begin Supplied information

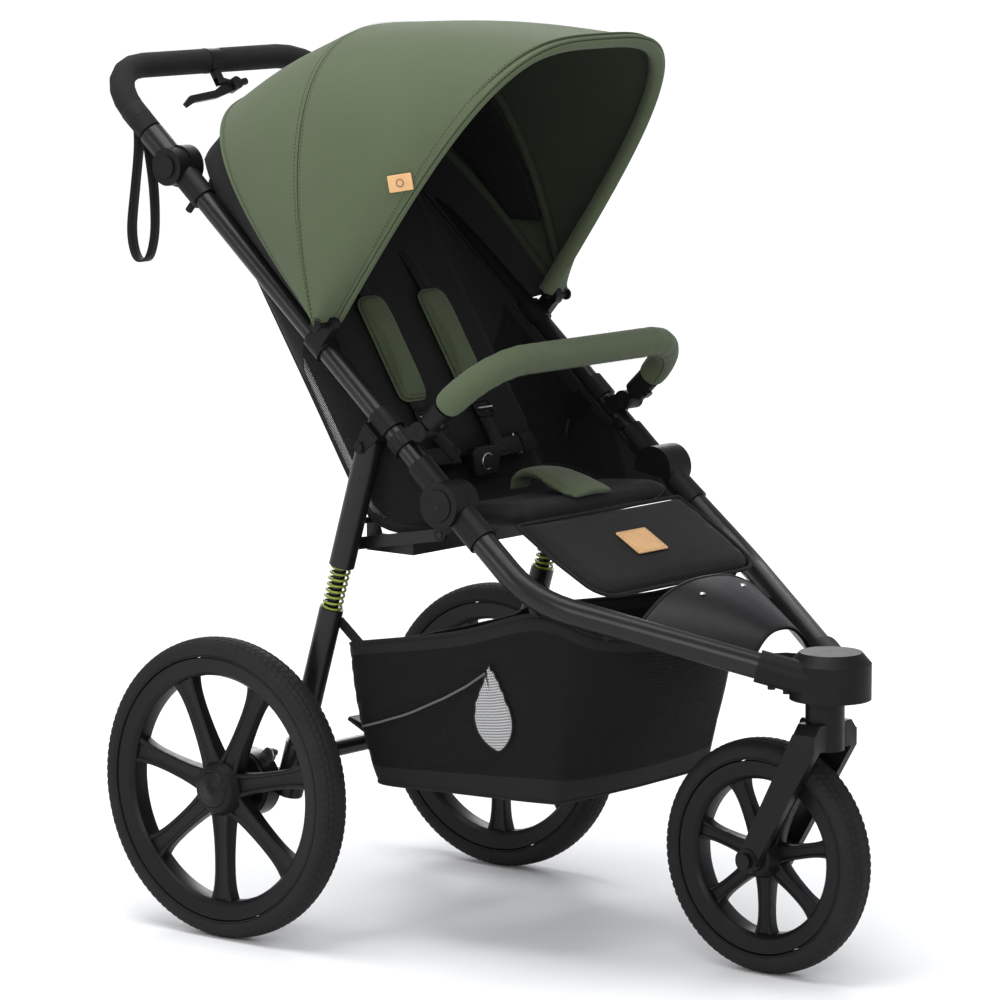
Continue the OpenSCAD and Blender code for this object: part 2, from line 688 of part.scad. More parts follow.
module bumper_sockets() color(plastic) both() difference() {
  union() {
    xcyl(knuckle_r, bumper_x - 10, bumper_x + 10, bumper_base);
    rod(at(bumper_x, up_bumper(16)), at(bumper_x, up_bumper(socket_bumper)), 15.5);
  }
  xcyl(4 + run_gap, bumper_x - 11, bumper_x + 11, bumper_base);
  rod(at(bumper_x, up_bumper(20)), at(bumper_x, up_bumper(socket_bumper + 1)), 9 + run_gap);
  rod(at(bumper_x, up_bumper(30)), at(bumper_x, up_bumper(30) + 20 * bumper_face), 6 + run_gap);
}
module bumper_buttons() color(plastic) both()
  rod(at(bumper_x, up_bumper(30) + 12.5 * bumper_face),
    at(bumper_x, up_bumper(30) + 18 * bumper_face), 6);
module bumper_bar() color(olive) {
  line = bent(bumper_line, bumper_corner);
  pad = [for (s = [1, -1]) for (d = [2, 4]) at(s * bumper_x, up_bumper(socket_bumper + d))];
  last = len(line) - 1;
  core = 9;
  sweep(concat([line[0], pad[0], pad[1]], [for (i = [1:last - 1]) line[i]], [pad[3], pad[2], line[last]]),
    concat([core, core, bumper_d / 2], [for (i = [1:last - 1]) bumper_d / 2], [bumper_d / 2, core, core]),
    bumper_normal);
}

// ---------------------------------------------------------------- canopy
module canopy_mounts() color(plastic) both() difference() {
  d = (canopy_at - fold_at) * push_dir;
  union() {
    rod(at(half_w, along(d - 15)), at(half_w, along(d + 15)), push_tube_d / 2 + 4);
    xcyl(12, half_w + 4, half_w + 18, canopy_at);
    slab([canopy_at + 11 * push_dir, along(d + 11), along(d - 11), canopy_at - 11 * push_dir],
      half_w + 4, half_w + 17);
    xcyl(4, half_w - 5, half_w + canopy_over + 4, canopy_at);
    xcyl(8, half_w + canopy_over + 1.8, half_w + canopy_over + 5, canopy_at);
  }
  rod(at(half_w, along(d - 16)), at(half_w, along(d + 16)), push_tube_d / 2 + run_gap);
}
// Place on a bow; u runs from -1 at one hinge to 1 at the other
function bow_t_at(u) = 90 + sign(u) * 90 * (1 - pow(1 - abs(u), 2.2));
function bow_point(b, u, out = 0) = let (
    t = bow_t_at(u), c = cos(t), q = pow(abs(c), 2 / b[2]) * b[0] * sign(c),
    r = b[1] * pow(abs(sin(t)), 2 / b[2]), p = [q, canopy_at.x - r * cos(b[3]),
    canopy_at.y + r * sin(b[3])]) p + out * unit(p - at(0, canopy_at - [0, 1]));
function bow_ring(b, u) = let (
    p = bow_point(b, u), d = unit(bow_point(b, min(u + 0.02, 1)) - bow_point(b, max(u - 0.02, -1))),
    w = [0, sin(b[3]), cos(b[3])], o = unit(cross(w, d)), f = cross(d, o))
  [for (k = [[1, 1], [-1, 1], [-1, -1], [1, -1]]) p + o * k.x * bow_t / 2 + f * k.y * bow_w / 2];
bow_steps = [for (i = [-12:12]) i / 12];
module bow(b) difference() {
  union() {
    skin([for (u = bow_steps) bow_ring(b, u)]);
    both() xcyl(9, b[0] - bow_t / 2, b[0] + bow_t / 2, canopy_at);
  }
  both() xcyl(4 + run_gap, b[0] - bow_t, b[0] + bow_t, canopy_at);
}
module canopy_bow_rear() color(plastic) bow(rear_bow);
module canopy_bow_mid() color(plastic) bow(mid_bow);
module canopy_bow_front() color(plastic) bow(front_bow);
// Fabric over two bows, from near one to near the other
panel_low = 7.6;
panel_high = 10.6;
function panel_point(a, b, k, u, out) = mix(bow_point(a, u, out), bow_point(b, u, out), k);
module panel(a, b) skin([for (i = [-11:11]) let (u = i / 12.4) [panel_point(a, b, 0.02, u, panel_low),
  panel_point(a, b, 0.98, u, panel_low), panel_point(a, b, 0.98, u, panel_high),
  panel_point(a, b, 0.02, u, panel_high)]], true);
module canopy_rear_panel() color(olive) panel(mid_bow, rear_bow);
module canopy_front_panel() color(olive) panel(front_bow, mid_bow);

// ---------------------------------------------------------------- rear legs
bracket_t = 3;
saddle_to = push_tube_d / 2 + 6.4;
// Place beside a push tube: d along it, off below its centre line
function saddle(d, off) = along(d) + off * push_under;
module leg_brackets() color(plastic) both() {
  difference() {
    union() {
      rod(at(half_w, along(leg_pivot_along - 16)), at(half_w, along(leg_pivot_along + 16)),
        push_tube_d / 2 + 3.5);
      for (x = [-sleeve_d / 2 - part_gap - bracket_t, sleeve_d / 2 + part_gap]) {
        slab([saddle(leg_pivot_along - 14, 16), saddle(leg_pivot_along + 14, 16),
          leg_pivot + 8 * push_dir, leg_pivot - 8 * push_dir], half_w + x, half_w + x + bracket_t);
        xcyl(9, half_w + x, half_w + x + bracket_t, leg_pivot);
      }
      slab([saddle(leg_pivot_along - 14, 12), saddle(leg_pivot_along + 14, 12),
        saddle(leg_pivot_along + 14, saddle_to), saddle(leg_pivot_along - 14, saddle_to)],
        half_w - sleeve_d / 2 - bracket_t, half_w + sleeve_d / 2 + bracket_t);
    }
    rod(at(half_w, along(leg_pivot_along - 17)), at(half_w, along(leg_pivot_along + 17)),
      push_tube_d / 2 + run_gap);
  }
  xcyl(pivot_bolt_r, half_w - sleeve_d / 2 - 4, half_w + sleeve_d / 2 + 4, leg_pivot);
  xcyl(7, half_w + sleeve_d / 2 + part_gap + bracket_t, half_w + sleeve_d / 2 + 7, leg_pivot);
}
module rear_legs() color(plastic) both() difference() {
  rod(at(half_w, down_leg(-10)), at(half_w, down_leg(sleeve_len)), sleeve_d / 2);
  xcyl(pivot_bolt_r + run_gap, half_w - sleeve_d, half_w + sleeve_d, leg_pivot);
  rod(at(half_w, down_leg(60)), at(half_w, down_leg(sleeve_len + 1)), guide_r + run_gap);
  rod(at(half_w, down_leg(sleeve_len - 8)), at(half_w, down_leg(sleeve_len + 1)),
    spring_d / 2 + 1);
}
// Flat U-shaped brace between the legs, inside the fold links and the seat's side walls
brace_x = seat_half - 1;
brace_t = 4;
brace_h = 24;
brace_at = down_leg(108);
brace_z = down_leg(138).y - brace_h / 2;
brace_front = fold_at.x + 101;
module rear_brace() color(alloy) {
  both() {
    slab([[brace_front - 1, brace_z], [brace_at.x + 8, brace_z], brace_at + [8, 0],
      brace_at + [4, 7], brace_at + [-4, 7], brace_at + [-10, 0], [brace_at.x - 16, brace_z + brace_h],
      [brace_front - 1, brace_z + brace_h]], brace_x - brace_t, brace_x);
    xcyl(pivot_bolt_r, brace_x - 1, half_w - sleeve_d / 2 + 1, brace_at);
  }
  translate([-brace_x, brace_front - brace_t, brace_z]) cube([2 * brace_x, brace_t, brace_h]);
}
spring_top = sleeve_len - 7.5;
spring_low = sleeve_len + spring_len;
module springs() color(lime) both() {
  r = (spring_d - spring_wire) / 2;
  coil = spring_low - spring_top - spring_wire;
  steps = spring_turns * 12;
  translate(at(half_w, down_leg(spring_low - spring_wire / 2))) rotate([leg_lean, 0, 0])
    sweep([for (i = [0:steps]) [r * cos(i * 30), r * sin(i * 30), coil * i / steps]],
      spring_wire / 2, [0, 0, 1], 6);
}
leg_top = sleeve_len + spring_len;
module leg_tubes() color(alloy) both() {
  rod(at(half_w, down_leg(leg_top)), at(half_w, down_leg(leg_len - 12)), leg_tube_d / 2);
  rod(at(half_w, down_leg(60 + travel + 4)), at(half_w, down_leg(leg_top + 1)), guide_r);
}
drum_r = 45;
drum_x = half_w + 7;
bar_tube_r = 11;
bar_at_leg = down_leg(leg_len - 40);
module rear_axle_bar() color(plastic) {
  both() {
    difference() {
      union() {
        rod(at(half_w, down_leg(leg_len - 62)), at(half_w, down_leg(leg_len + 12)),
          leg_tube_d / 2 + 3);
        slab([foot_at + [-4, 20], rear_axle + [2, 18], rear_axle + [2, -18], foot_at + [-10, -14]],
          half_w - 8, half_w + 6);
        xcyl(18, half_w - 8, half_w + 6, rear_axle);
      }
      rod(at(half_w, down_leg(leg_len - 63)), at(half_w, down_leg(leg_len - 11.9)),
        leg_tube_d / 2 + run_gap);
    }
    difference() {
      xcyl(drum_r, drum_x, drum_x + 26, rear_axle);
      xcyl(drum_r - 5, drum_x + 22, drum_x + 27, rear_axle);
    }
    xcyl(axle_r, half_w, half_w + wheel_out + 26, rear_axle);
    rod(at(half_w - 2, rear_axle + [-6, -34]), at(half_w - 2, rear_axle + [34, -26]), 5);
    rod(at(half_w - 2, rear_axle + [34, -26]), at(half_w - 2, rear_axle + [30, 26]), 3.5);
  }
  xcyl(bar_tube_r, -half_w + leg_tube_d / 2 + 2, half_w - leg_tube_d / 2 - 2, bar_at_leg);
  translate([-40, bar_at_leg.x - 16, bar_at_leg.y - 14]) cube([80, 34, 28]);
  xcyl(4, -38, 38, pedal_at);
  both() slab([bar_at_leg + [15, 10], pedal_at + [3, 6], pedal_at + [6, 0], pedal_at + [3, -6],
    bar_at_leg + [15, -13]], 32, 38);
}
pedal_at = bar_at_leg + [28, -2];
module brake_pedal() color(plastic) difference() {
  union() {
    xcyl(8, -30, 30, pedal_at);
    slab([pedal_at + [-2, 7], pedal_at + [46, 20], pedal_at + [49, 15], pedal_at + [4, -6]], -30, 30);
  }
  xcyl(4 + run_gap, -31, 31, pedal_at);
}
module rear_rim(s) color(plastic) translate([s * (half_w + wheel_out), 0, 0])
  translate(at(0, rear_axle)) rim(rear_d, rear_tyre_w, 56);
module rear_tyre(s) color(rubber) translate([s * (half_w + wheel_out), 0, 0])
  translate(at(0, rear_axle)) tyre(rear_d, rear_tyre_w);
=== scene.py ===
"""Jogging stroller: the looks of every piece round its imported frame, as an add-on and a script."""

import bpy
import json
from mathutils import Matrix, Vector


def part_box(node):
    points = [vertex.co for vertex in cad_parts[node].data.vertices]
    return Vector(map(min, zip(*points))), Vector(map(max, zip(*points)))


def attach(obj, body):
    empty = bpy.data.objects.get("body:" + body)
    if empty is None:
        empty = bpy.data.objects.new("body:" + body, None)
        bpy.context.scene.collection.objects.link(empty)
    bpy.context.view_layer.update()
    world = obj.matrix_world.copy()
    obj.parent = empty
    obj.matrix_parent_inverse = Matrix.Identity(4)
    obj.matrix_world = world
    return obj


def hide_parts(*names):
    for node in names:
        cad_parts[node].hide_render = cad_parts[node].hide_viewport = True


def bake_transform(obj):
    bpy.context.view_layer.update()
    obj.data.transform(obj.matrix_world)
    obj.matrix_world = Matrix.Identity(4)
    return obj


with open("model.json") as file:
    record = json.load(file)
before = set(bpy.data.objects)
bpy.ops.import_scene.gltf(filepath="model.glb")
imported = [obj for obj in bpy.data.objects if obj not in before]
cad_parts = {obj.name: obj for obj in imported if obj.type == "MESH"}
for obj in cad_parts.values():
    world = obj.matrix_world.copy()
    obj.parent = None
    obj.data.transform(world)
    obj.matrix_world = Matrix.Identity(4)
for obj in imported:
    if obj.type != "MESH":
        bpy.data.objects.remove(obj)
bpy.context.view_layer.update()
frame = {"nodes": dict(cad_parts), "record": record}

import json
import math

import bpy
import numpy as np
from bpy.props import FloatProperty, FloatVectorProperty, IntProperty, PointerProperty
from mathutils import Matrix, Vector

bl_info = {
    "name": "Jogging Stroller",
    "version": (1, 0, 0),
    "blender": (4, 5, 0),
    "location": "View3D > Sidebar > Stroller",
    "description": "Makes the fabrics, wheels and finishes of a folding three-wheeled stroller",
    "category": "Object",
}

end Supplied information

Instructions for the task → Return, unchanged, the run of lines above that opens with the line containing "rod(at(half_w - 2, rear_axle + [34, -26]), at(half_w" and closes with the line containing "imported = [obj". Include both.

Result of this task →
    rod(at(half_w - 2, rear_axle + [34, -26]), at(half_w - 2, rear_axle + [30, 26]), 3.5);
  }
  xcyl(bar_tube_r, -half_w + leg_tube_d / 2 + 2, half_w - leg_tube_d / 2 - 2, bar_at_leg);
  translate([-40, bar_at_leg.x - 16, bar_at_leg.y - 14]) cube([80, 34, 28]);
  xcyl(4, -38, 38, pedal_at);
  both() slab([bar_at_leg + [15, 10], pedal_at + [3, 6], pedal_at + [6, 0], pedal_at + [3, -6],
    bar_at_leg + [15, -13]], 32, 38);
}
pedal_at = bar_at_leg + [28, -2];
module brake_pedal() color(plastic) difference() {
  union() {
    xcyl(8, -30, 30, pedal_at);
    slab([pedal_at + [-2, 7], pedal_at + [46, 20], pedal_at + [49, 15], pedal_at + [4, -6]], -30, 30);
  }
  xcyl(4 + run_gap, -31, 31, pedal_at);
}
module rear_rim(s) color(plastic) translate([s * (half_w + wheel_out), 0, 0])
  translate(at(0, rear_axle)) rim(rear_d, rear_tyre_w, 56);
module rear_tyre(s) color(rubber) translate([s * (half_w + wheel_out), 0, 0])
  translate(at(0, rear_axle)) tyre(rear_d, rear_tyre_w);
=== scene.py ===
"""Jogging stroller: the looks of every piece round its imported frame, as an add-on and a script."""

import bpy
import json
from mathutils import Matrix, Vector


def part_box(node):
    points = [vertex.co for vertex in cad_parts[node].data.vertices]
    return Vector(map(min, zip(*points))), Vector(map(max, zip(*points)))


def attach(obj, body):
    empty = bpy.data.objects.get("body:" + body)
    if empty is None:
        empty = bpy.data.objects.new("body:" + body, None)
        bpy.context.scene.collection.objects.link(empty)
    bpy.context.view_layer.update()
    world = obj.matrix_world.copy()
    obj.parent = empty
    obj.matrix_parent_inverse = Matrix.Identity(4)
    obj.matrix_world = world
    return obj


def hide_parts(*names):
    for node in names:
        cad_parts[node].hide_render = cad_parts[node].hide_viewport = True


def bake_transform(obj):
    bpy.context.view_layer.update()
    obj.data.transform(obj.matrix_world)
    obj.matrix_world = Matrix.Identity(4)
    return obj


with open("model.json") as file:
    record = json.load(file)
before = set(bpy.data.objects)
bpy.ops.import_scene.gltf(filepath="model.glb")
imported = [obj for obj in bpy.data.objects if obj not in before]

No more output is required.